Сны и реальность Саймона Рейли - страница 8
Люди вокруг шумели и маячили, их голоса сливались в один большой звуковой поток, в котором невозможно было ничего разобрать. Томительные часы ожидания ползли, словно улитка. Становилось страшно от неизвестности, а ещё мучило то чувство, когда ничего не можешь делать и нужно только ждать… Охранник пилил меня своим пристальным строгим взглядом, и я боялся подняться со стула. Казалось, ещё немного – и я точно прирасту к месту, пущу корни и стану большим фикусом, которому выделят отдельный красивый горшок и будут бережно поливать. Поглядывание на огромные белые часы, висящие на облупленной стене, не спасало ситуацию. Стрелки ползли медленно, почти стояли. Складывалось ощущение, что время застыло и никак не хотело идти. Затекла задняя часть – та, на которой всё человечество сидит. Я попытался устроиться удобнее, повернулся боком к окну, сложив ногу на ногу, положил локоть на спинку стула и подпёр голову.
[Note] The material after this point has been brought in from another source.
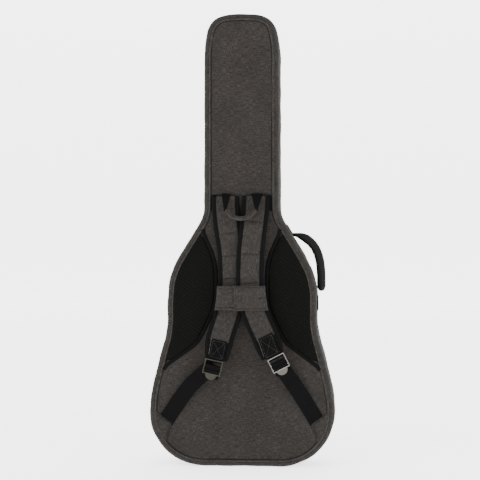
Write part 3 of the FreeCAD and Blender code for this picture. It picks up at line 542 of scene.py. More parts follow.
# the same heather canvas 1.3 times lighter: painted highlight along the raised piping cord
PIPING_PAINTED_HIGHLIGHT_CANVAS = canvas("canvas_painted_highlight_piping", 1.3)
MESH = mesh_cloth("air_mesh")
WEBBING = web("webbing")
TAPE = web("binding_tape", (10, 10, 10), 1.0 * MM)
ZIP_TAPE = web("zip_tape", (9, 9, 9), 0.8 * MM, 0.7)
SLEEVE = smooth_cloth("handle_sleeve", (11, 11, 10), sheen=0.0)
LINING = smooth_cloth("lining", (36, 36, 38), 0.5 * MM, 0.5)
FLEECE = smooth_cloth("inner_padding_cloth", (33, 33, 35), 0.8 * MM, 0.9, 0.5, 0.15 * MM)
THREAD = smooth_cloth("thread", (44, 42, 39), 0.3 * MM, 0.6)
# black thread colour, for real stitches and also for the dark strips and lines along the piping, the yoke
# seam and the corner patches, which are painted shade and painted shadow
BLACK_THREAD_AND_SHADE = smooth_cloth("black_thread_and_painted_shade", (10, 10, 10), 0.3 * MM, 0.6, sheen=0.0)
# pale colour for the line along one edge of each webbing tab, a painted highlight
PALE_EDGE_HIGHLIGHT = smooth_cloth("painted_edge_highlight", (72, 69, 65), 0.3 * MM, 0.6)
NICKEL = metal("bright_nickel", (108, 105, 101), 0.22)
# the left buckle is the same nickel hardware as the right; this darker copy is a painted dark reflection
NICKEL_PAINTED_DARK = metal("gunmetal", (64, 62, 56), 0.38)
ZIP_METAL = metal("zip_metal", (70, 70, 70), 0.35)
COIL = plastic("zip_coil", (26, 26, 26))

# ---------------------------------------------------------------- the bag's seam and planes
seam3 = face_loops("back_panel", (0, -1, 0))[0]
BACK = seam3[:, 1].mean()
SEAM = resample(seam3[:, [0, 2]], 4 * MM, closed=True)
if np.sum(SEAM[:, 0] * np.roll(SEAM[:, 1], -1) - np.roll(SEAM[:, 0], -1) * SEAM[:, 1]) < 0:
    SEAM = SEAM[::-1]
SEAM = smooth(SEAM, 1.6, closed=True)
SEAM_IN = box("back_gusset", "back_base_strip")[1][0] - SEAM[:, 0].max()

front_points = face_loops("lid_panel", (0, 1, 0), 0.99)[0]
slope, FACE0 = np.polyfit(front_points[:, 2], front_points[:, 1], 1)
hinge = JOINTS["lid_hinge"]
zip0 = hinge["pos_m"][1] - slope * hinge["pos_m"][2]


def face_y(z):
    return FACE0 + slope * z


def zip_y(z):
    return zip0 + slope * z


def tangents(loop):
    t = np.roll(loop, -1, 0) - np.roll(loop, 1, 0)
    return t / np.linalg.norm(t, axis=1)[:, None]


SEAM_T = tangents(SEAM)
SEAM_N = np.stack([SEAM_T[:, 1], -SEAM_T[:, 0]], 1)      # outward, for an anticlockwise loop
BASES = {"back": lambda z: np.full_like(z, BACK), "zip": zip_y, "face": face_y}


# ---------------------------------------------------------------- shell and lid
WALL = SEAM_IN + 2.4 * MM        # outside of the bag to the lining
ROUND = 16 * MM                  # depth of the bowed edge
ZIP_HALF = 6.5 * MM              # from the zip's centre to the edge of the canvas
TOOTH_PITCH = 2.5 * MM
PIPING_RADIUS = 2.1 * MM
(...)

Мысль о том, что из этого длинного коридора никто не выйдет и не скажет ничего про маму, что мне придётся сидеть на этом стуле ещё и ночью, а может быть, и следующий день, и вообще – целую вечность, очень пугала. Сознание медленно погружалось в раздумья… Может, они никогда и не вспомнят, что я здесь сижу? Хотелось, чтобы мама сама вышла в холл, подошла ко мне и сказала, что всё хорошо, и чтобы мы ушли. Эти люди, стоящие в очереди, такие чужие! Никто не подойдёт, не обнимет, не скажет, что всё хорошо, не заберёт к себе, пока мама болеет. Вот она очнется, сообщит врачам, что сын нужен ей, и меня позовут. Её вылечат, и мы поедем домой. Только нужно дождаться… Голова ударилась о подоконник, я очнулся.
Ко мне подошла низкорослая немолодая медсестра, у которой была короткая стрижка на кудрявых рыжих волосах. За окном начинало темнеть.
– Мальчик, а что ты здесь делаешь? – спросила она спокойным и тёплым, словно мамин морс, голосом. – Ты уже довольно долго здесь сидишь.
– Жду, – ответил я, вздохнув. Было ужасно грустно от сложившейся ситуации, а ещё страшно, что вокруг столько незнакомых людей.
– Может, тебе домой пойти?
Я помотал головой, хотелось заплакать. Но я не позволил себе этого, я же мужчина, а мужчины не плачут. Кто-то точно мне это говорил. Только кто? Да и вообще, никто про меня не забудет, мама скажет, что я её сын, позовёт к себе.
– Кого ты ждешь? – мягко спросила медсестра, присаживаясь на соседний стул.
– Маму, Фолию Рейли, – тихо сказал я, не поднимая глаз и разглядывая свои ногти.
Она догадалась, что сижу я здесь очень долго, почти целый день:
– Хочешь, я принесу тебе что-нибудь поесть?
Я повернулся к ней, пытаясь сделать так, чтобы выражение лица было недружелюбное: мама говорила, что нельзя принимать угощение от чужих людей, потому что никому в этом мире нельзя доверять, если ты этого человека совсем не знаешь. Вдруг он тебя отравить хочет?
Но выражение не вызвало у медсестры должного эффекта, да и враждебность в моём взгляде смешалась с невербальной просьбой, ибо голод я всё же чувствовал, а в животе предательски урчало. Есть хотелось сильно, но не мог же я так просто сдаться и согласиться?
– У меня в шкафчике есть два бутерброда с колбасой и сыром, – сказала медсестра, вставая.
Может, зря изображаю недоверие? Она же работает в больнице, а значит, не собирается делать ничего плохого. Странно, но эта женщина излучала доброту, словно была кусочком солнечного лучика, «кудрявым рыжиком», спустившимся ко мне в этот ужасный день. Стоит ли отказываться от такой помощи?